I take it a fighting question in the travel-ban litigation, though L&S may think it an extremely easy one, is whether or not the Establishment Clause applies at all in immigration. Congress has authorized the President, in 1182, to suspend the entry of any "class" of aliens whose entry he deems detrimental to the interests of the United States, with no exception for religious classes. In 1152, Congress forbade immigrant visa preferences on a number of grounds, including race and sex; it did not, interestingly, forbid immigrant visa preferences on the basis of religion. Congress has, as Josh Blackman chronicles here, given special preferences in immigration to ministers going back to at least the 1880s, given preferences in asylum to religious minorities claiming religious persecution, requiring immigration courts to regularly hold trials on asylum-seekers' religious beliefs, and has given preferences to Jewish and evangelical Christian immigrants from the Soviet Union. All of these laws would likely be on shaky constitutional ground if they concerned some important domestic governmental benefit, and their passage seems to suggest that the Congresses that enacted them and Presidents that signed them believe that the Establishment Clause applies with less (if any) strength in immigration than in domestic contexts. As the Court wrote in an opinion it uncritically cited today that denied an equal-protection challenge to an entry restriction, "in the exercise of its broad power over immigration and naturalization, Congress regularly makes rules that would be unacceptable if applied to
citizens."
Now, L&S say that congressional authorization is irrelevant to whether some presidential act violates the First Amendment, because the First Amendment binds Congress and the President alike. But this doesn't quite follow, indeed doesn't follow at all, because congressional authorization of religious exclusion in immigration, and a tradition of religious preference in immigration, could be relevant to what the Establishment Clause means in the first place. As the Court recently put it in Noel Canning, while "it is the 'duty of the judicial department . . . to say what the law is,' it is equally true that the longstanding 'practice of the government' can inform our determination of 'what the law is.'" This sort of use of historical practice is not a remotely novel concept, and while it's invoked most often in separation-of-powers cases (though related uses of tradition are rife in substantive due process cases), it's hardly out of bounds in individual-rights cases generally or Religion Clause cases specifically. Indeed, only three years ago, in an Establishment Clause case, the Court wrote that "it is not necessary to define the precise boundary of the Establishment Clause where history shows that the specific practice is permitted. Any test the Court adopts must acknowledge a practice that was accepted
by the Framers and has withstood the critical scrutiny of time and
political change."
That passage, to be sure, particularly looks on possibly originalist grounds to historical practices dating back to the Founding, and I'm unaware of Founding-era religious preferences or discrimination in immigration, though I would not be shocked to learn that they existed. But it's far from obvious that the only historical practices that matter in Establishment Clause cases are Founding-era practices. Arguments from post-Founding historical practice are certainly strongest in separation-of-powers cases, as there they can be justified in terms of interbranch acquiescence. But as Curtis Bradley and Trevor Morrison wrote in the Harvard Law Review a few years ago, "not all reasons for invoking practice depend on acquiescence." As they pretty convincingly argue, one could care about post-Founding historical practice for any number of originalist, Burkean, popular-constitutionalist, common-law constitutionalist, and reliance-based reasons. And I strongly doubt that there are many (any?) constitutional lawyers or scholars who would claim that post-Founding congressional practice is completely irrelevant to how we should interpret, say, the Fourth Amendment, or the Fifth, or Sixth, or Eighth.
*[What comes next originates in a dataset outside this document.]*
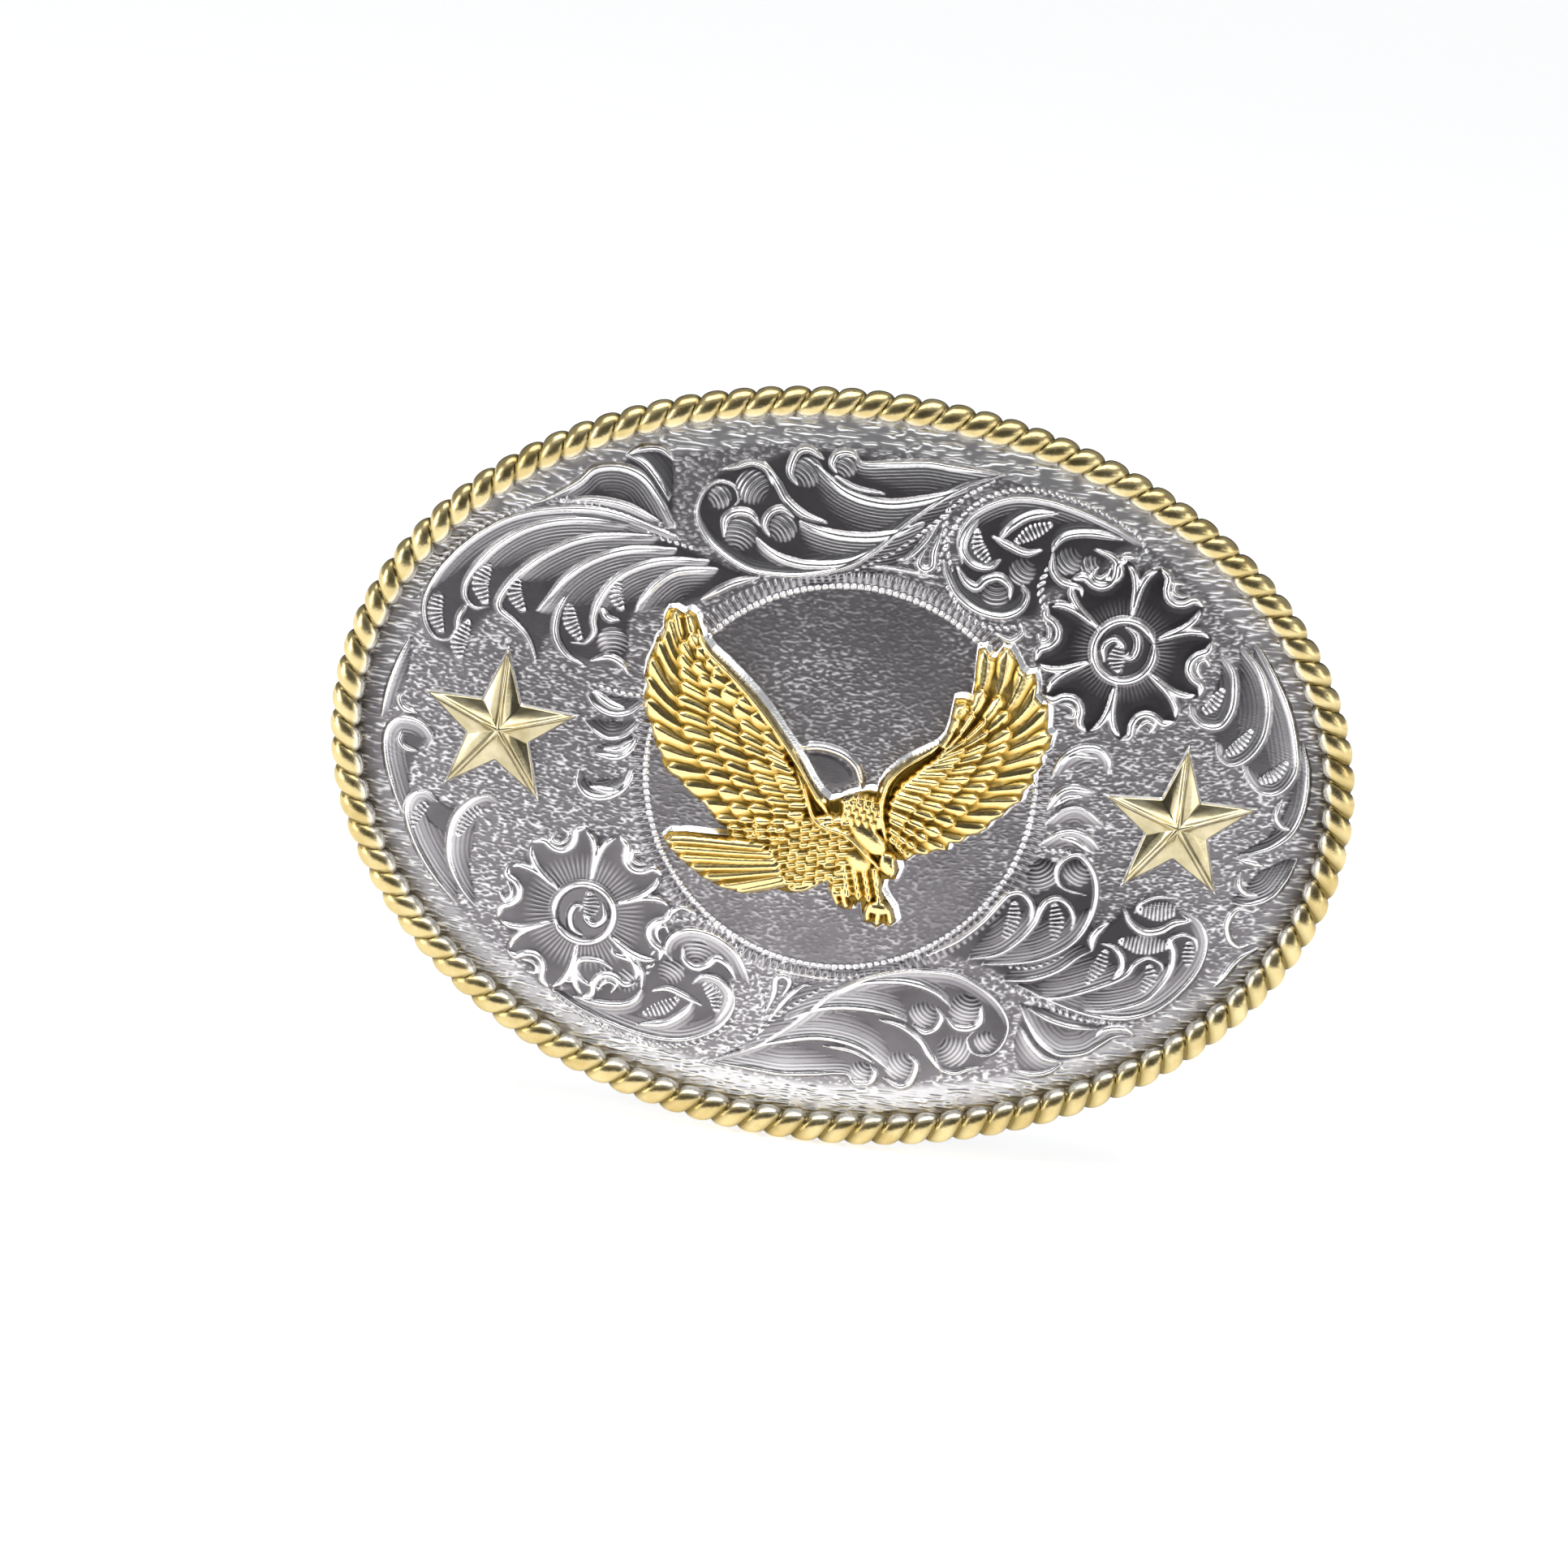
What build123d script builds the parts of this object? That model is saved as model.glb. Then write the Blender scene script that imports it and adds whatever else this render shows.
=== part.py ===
from build123d import *
import os
from math import cos, radians, sin

# An oval western belt buckle, as worn: X runs along the belt, +Z is up, and the decorated face looks along -Y.
# The origin is the centre of the concave rear surface, where the belt lies against the buckle.
# Two domed plates are soldered together inside a rope edge. An eagle and two stars stand on the face, held by
# short posts. A wire bail for the sewn end of the belt swings on a bracket at the back, and a hook for the
# punched end stands at the other side.

# The whole buckle, outside the rope edge
WIDTH = 108.0
HEIGHT = 80.4

# Domed plates: every layer is a part of a sphere about one common centre
FACE_RADIUS = 200.0
FACE_THICKNESS = 1.2
BACK_THICKNESS = 1.0
JOIN_RADIUS = FACE_RADIUS - FACE_THICKNESS
REAR_RADIUS = JOIN_RADIUS - BACK_THICKNESS
PLATE_INSET = 1.2  # the rope edge overhangs the plates by this much all round
BACK_INSET = 0.6  # the back plate is this much smaller than the face plate
PRISM_FRONT = 14.0
PRISM_REAR = 22.0

# Rope edge
ROPE_WIDTH = 3.4
ROPE_HEIGHT = 2.8
ROPE_ROUNDING = 1.1

# Eagle and stars
EAGLE_HEIGHT = 2.6
EAGLE_POST_RADIUS = 1.0
EAGLE_POSTS = [(-10.0, 2.0), (10.0, 0.5)]
EAGLE_PLACE = (0.65, -0.4)  # where the middle of the eagle's outline lies on the face
STAR_PLACES = {"left": (-36.1, -0.4), "right": (35.6, -1.3)}
STAR_RADIUS = 8.8
STAR_VALLEY = 0.41 * STAR_RADIUS
STAR_EDGE = 0.7
STAR_PEAK = 2.2
STAR_POINTS = 5
STAR_POST_RADIUS = 0.8
POST_CLEARANCE = 0.05
POST_LENGTH = 1.1

# Bail: a bent wire loop for a 38 mm belt, and its hinge bracket
BELT_WIDTH = 38.0
BAIL_WIRE = 3.0
BAIL_INSIDE = BELT_WIDTH + 2.0
BAIL_LENGTH = 17.0
BAIL_BEND = 3.5
BAIL_TILT = 12.0  # degrees that the loop leans back from the X axis at rest
PIN_END = 6.0  # the loop's turned-in ends stop this far from the middle
HINGE_X = 24.0
HINGE_Y = 6.0
KNUCKLE_NEAR = 8.0
KNUCKLE_FAR = 17.0
KNUCKLE_WALL = 1.1
HINGE_CLEARANCE = 0.08
BRACKET_WIDTH = 11.0
BRACKET_HEIGHT = 2 * KNUCKLE_FAR + 3.0
BRACKET_THICKNESS = 0.9
BRACKET_CORNER = 2.0

# Hook: a post that leans away from the bail, on a washer
HOOK_X = -30.0
HOOK_TILT = 15.0
HOOK_RADIUS = 1.9
HOOK_SHAFT = 5.4
HOOK_COLLAR_RADIUS = 2.6
HOOK_COLLAR = 1.6  # tall enough to stay under the shaft all round, as the washer slopes
SPIGOT_RADIUS = 1.4  # the thinner end that is riveted through the washer
WASHER_RADIUS = 6.5
WASHER_THICKNESS = 0.8
COLLAR_GAP = 0.02  # the solder film between the washer and the collar

# The eagle's outline from the front, clockwise from the tip of its larger wing
EAGLE_OUTLINE = [
    (-20.4, 15.6), (-18.0, 15.8), (-16.6, 14.4), (-15.2, 12.6), (-12.0, 9.7), (-9.0, 6.8),
    (-6.3, 3.5), (-4.2, 0.5), (-2.4, -1.8), (-0.6, -1.8), (1.2, -0.8), (3.2, -0.2), (4.2, 1.2),
    (5.6, 2.6), (7.6, 4.2), (9.1, 5.8), (9.9, 8.0), (10.4, 10.0), (11.5, 10.9), (11.9, 13.4),
    (11.7, 15.7), (13.1, 15.7), (14.6, 16.7), (16.0, 15.5), (17.2, 14.5), (18.4, 13.2),
    (18.6, 11.8), (19.6, 10.6), (20.1, 8.7), (20.4, 6.6), (19.8, 4.1), (19.0, 1.7), (17.8, -0.4),
    (16.0, -2.2), (14.2, -4.1), (12.3, -5.1), (10.6, -6.2), (8.6, -6.8), (6.9, -7.5), (6.5, -9.2),
    (5.1, -9.4), (5.5, -10.6), (6.2, -12.1), (7.1, -14.0), (6.4, -14.8), (4.6, -14.9), (3.6, -14.0),
    (2.5, -12.8), (2.0, -13.2), (0.5, -13.2), (-0.4, -12.0), (-1.2, -10.7), (-3.4, -12.2),
    (-5.2, -12.3), (-8.4, -13.0), (-11.2, -12.9), (-14.5, -11.7), (-17.0, -10.1), (-18.1, -8.7),
    (-17.2, -7.6), (-14.5, -7.4), (-10.9, -7.3), (-12.2, -5.9), (-14.2, -4.5), (-16.8, -2.9),
    (-18.7, -1.1), (-19.6, 0.8), (-21.0, 3.1), (-22.0, 5.9), (-22.3, 8.5), (-21.8, 12.4),
]


def ball(radius):
    """The sphere of that radius about the plates' common centre."""
    return Pos(0, REAR_RADIUS, 0) * Sphere(radius)


def layer(inner, outer):
    """The hollow sphere between two radii."""
    return ball(outer) - ball(inner)


def prism(outline):
    """A sketch in the XZ plane, made into a block long enough to pass through every layer."""
    front = extrude(outline, amount=PRISM_FRONT)
    rear = extrude(outline, amount=-PRISM_REAR)
    return front + rear


def oval(inset):
    """The block inside the buckle's outer edge, smaller by inset all round."""
    return prism(Plane.XZ * Ellipse(WIDTH / 2 - inset, HEIGHT / 2 - inset))


def surface_plane(radius, x, z, outward=True):
    """The plane that touches a layer's sphere at (x, z), facing the front if outward and the back if not."""
    y = REAR_RADIUS - (radius**2 - x**2 - z**2) ** 0.5
    normal = Vector(x, y - REAR_RADIUS, z).normalized()
    if not outward:
        normal = -normal
    along_x = (Vector(1, 0, 0) - normal * normal.X).normalized()
    return Plane(origin=(x, y, z), x_dir=along_x, z_dir=normal)


def peg_places():
    """Each post on the face: its x, its z and its radius."""
    places = [(x, z, EAGLE_POST_RADIUS) for x, z in EAGLE_POSTS]
    places += [(x, z, STAR_POST_RADIUS) for x, z in STAR_PLACES.values()]
    return places


def face_plate():
    """The domed front sheet, with a hole for each post."""
    plate = oval(PLATE_INSET) & layer(JOIN_RADIUS, FACE_RADIUS)
    for x, z, radius in peg_places():
        hole = Cylinder(radius + POST_CLEARANCE, 4 * FACE_THICKNESS)
        plate -= surface_plane(FACE_RADIUS, x, z) * hole
    return plate


def back_plate():
    """The plain sheet that closes the back."""
    return oval(PLATE_INSET + BACK_INSET) & layer(REAR_RADIUS, JOIN_RADIUS)


def rope_edge():
    """The rope moulding round the face, as a plain rounded band."""
    band = (oval(0.0) - oval(ROPE_WIDTH)) & layer(FACE_RADIUS, FACE_RADIUS + ROPE_HEIGHT)
    front = band.faces().sort_by(Axis.Y)[0]
    return fillet(front.edges(), ROPE_ROUNDING)


def eagle():
    """The eagle's flat casting on the dome, with the two posts that fix it."""
    outline = Plane.XZ * Pos(*EAGLE_PLACE) * make_face(Polyline(*EAGLE_OUTLINE, close=True))
    body = extrude(outline, amount=PRISM_FRONT)
    body = body & layer(FACE_RADIUS, FACE_RADIUS + EAGLE_HEIGHT)
    for x, z in EAGLE_POSTS:
        foot = surface_plane(FACE_RADIUS, x, z, outward=False)
        peg = Cylinder(EAGLE_POST_RADIUS, 2 * POST_LENGTH)
        body += foot * peg
    return body


def star_corner(index, radius, height):
    """A corner of the star in its own plane. Even corners are points and odd ones valleys."""
    angle = radians(90 + index * 180 / STAR_POINTS)
    return (radius * cos(angle), radius * sin(angle), height)


def star(side):
    """A five-pointed star with a ridge along each arm, seated on the dome at its place on that side."""
    corners = 2 * STAR_POINTS
    radii = [STAR_RADIUS if index % 2 == 0 else STAR_VALLEY for index in range(corners)]
    top = [star_corner(index, radii[index], STAR_EDGE) for index in range(corners)]
    bottom = [star_corner(index, radii[index], -FACE_THICKNESS) for index in range(corners)]
    peak = (0, 0, STAR_PEAK)
    faces = [Face(Wire.make_polygon(bottom, close=True))]
    for index in range(corners):
        after = (index + 1) % corners
        faces.append(Face(Wire.make_polygon([top[index], top[after], peak], close=True)))
        wall = [bottom[index], bottom[after], top[after], top[index]]
        faces.append(Face(Wire.make_polygon(wall, close=True)))
    seat = surface_plane(FACE_RADIUS, *STAR_PLACES[side])
    block = seat * Solid(Shell(faces))
    block -= ball(FACE_RADIUS)
    return block + seat * Cylinder(STAR_POST_RADIUS, 2 * POST_LENGTH)


def bail_bracket():
    """The stamped hinge bracket: a base that follows the back plate, with two rolled knuckles."""
    middle = Plane.XZ * Pos(HINGE_X, 0)
    base = prism(middle * RectangleRounded(BRACKET_WIDTH, BRACKET_HEIGHT, BRACKET_CORNER))
    bracket = base & layer(REAR_RADIUS - BRACKET_THICKNESS, REAR_RADIUS)
    bore = BAIL_WIRE / 2 + HINGE_CLEARANCE
    outside = bore + KNUCKLE_WALL
    length = KNUCKLE_FAR - KNUCKLE_NEAR
    for side in (-1, 1):
        centre = side * (KNUCKLE_NEAR + KNUCKLE_FAR) / 2
        knuckle = Pos(HINGE_X, HINGE_Y, centre) * Cylinder(outside, length)
        web = Pos(HINGE_X, HINGE_Y / 2, centre) * Box(2 * outside, HINGE_Y, length)
        bracket += knuckle + (web & ball(REAR_RADIUS - BRACKET_THICKNESS / 2))
    return bracket - Pos(HINGE_X, HINGE_Y, 0) * Cylinder(bore, BRACKET_HEIGHT)


def bail_loop():
    """The wire loop, with its two ends turned in to be the hinge pins."""
    arm = (BAIL_INSIDE + BAIL_WIRE) / 2
    route = [(0, PIN_END), (0, arm), (BAIL_LENGTH, arm), (BAIL_LENGTH, -arm), (0, -arm), (0, -PIN_END)]
    hinge = Plane(
        origin=(HINGE_X, HINGE_Y, 0),
        x_dir=(cos(radians(BAIL_TILT)), sin(radians(BAIL_TILT)), 0),
        z_dir=(sin(radians(BAIL_TILT)), -cos(radians(BAIL_TILT)), 0),
    )
    path = FilletPolyline(*route, radius=BAIL_BEND)
    start = Plane(origin=path @ 0, z_dir=path % 0)
    wire = sweep(start * Circle(BAIL_WIRE / 2), path=path)
    return hinge * wire


def hook_axis_plane():
    """The plane at the hook's foot, with its Z axis along the leaning post."""
    foot = REAR_RADIUS - (REAR_RADIUS**2 - HOOK_X**2) ** 0.5
    lean = radians(HOOK_TILT)
    return Plane(origin=(HOOK_X, foot, 0), x_dir=(0, 0, 1), z_dir=(-sin(lean), cos(lean), 0))


def hook_plate():
    """The washer under the hook, domed like the back plate."""
    round_sketch = Plane.XZ * Pos(HOOK_X, 0) * Circle(WASHER_RADIUS)
    washer = prism(round_sketch) & layer(REAR_RADIUS - WASHER_THICKNESS, REAR_RADIUS)
    hole = hook_axis_plane() * Cylinder(SPIGOT_RADIUS + POST_CLEARANCE, 4 * HOOK_RADIUS)
    return washer - hole


def hook_post():
    """The leaning post with a domed tip, its collar on the washer, and the spigot through the washer."""
    low = (Align.CENTER, Align.CENTER, Align.MIN)
    shoulder = WASHER_THICKNESS + HOOK_COLLAR
    sunk = hook_axis_plane() * Pos(0, 0, -WASHER_THICKNESS)
    foot_length = shoulder + WASHER_THICKNESS
    spigot = sunk * Cylinder(SPIGOT_RADIUS, foot_length, align=low) & ball(REAR_RADIUS)
    collar_block = sunk * Cylinder(HOOK_COLLAR_RADIUS, foot_length, align=low)
    collar = collar_block & ball(REAR_RADIUS - WASHER_THICKNESS - COLLAR_GAP)
    above = hook_axis_plane() * Pos(0, 0, shoulder)
    shaft = above * Cylinder(HOOK_RADIUS, HOOK_SHAFT, align=low)
    tip = above * Pos(0, 0, HOOK_SHAFT) * Sphere(HOOK_RADIUS)
    return spigot + collar + shaft + tip


SUBPARTS = {
    "face_plate": face_plate,
    "back_plate": back_plate,
    "rope_edge": rope_edge,
    "eagle": eagle,
    "star_left": lambda: star("left"),
    "star_right": lambda: star("right"),
    "bail_bracket": bail_bracket,
    "bail_loop": bail_loop,
    "hook_plate": hook_plate,
    "hook_post": hook_post,
}

os.makedirs("parts", exist_ok=True)
for name, make in SUBPARTS.items():
    export_step(make(), f"parts/{name}.step")
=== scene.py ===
import math

import bpy
import numpy as np
from mathutils import Matrix, Vector


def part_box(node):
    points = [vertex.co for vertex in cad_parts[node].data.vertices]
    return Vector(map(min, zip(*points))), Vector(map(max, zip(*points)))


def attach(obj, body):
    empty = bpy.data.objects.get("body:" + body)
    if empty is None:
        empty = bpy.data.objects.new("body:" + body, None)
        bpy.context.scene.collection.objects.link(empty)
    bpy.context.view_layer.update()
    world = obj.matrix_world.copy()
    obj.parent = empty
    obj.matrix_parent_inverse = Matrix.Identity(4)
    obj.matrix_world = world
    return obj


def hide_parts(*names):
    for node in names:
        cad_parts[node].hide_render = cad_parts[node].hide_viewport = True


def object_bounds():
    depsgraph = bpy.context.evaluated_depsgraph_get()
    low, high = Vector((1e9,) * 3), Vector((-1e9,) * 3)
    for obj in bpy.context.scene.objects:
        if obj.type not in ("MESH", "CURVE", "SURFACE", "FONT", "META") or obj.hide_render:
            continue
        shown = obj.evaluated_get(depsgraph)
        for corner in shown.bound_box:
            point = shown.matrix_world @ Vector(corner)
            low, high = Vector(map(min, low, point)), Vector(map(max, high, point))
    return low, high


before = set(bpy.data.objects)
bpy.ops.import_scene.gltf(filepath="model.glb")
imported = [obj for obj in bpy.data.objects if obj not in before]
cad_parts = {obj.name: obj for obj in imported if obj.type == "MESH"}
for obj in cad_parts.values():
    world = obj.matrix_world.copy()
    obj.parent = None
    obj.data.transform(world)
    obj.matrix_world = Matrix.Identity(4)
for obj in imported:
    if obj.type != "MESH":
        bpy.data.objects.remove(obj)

cad_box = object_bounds()

# Lengths are in millimetres until a mesh is made. X runs along the belt, +Z is up and the face looks
# along -Y.
MM = 0.001
REAR_RADIUS = 197.8  # the sphere of the rear surface; every layer shares its centre at (0, REAR_RADIUS, 0)
JOIN_RADIUS = 198.8
FACE_RADIUS = 200.0
HALF_WIDTH = cad_box[1].x / MM
HALF_HEIGHT = cad_box[1].z / MM
FACE_HALF_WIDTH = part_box("face_plate")[1].x / MM
FACE_HALF_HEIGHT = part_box("face_plate")[1].z / MM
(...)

To be clear, I mean to make no claims about the extent of the practice of religious preferences in immigration or how far back that practice may go, the extent to which that practice could be justified under domestic Establishment Clause doctrine, or the extent to which post-Founding practice should inform the interpretation of the Establishment Clause in areas on which the courts, until this year, have been virtually silent. But I do mean to claim that the fact that two branches of government (if the ban's legal critics are right about its motives) have given their blessing to religious discrimination in immigration absolutely has some bearing on what the third branch ought to do with them.
*
To be fair, I don't know if L&S are responsible for their
headlines, or if some crackerjack Take Care editor is. But the post itself says much the same thing in much the same
way: "Before we [engage with this argument], a note of caution: When we wrote the original post, we
were told (by several people whom we admire and respect) that perhaps
this post wasn’t even worth writing, because the argument we were
rebutting was so silly." Also, the Youngstown "argument is so obviously wrong that 'many law students have spotted it'" (quoting, for authority, one of L&S's own tweets). Also, the Texas Law Review is (un)subtly shamed for having "elected to reprint in its online companion" some blog posts by Josh Blackman making that obviously wrong argument. I have always assumed that gripes about law-review publication choices are the lifeblood of law-professor water cooler gossip, but only on Take Care can we non-academics find those gripes in writing -- and about a law review's online companion's publication choices no less(!).
Here, I should confess to a minuscule degree of bias on account of the fact that the offending Tex. L. Rev. See Also piece cited a comment I made on someone else's blog post, which was a fun first (for my blog comments, not, I'm immodest enough to say, for this blog) that went a little ways towards justifying what's now been nearly half a lifetime of inveterate law-blog commenting. That bias notwithstanding, the piece in question, a critique of the Ninth Circuit's first decision in the travel-ban case, though marred by an argument that I at least deem obviously mistaken, was an otherwise fine dissection of an opinion that I think most people now concede was extremely weak, and amply deserved its publication in a law review's online companion. Even were that not the case, it strikes me as bad form to take a barely veiled dig at a law review for publishing an article because one doesn't agree with the arguments the article makes (absent factual error about what the law just is that I don't think is quite present here, as Youngstown isn't, at least on its face, circumscribed in the ways L&S cogently argue it should be).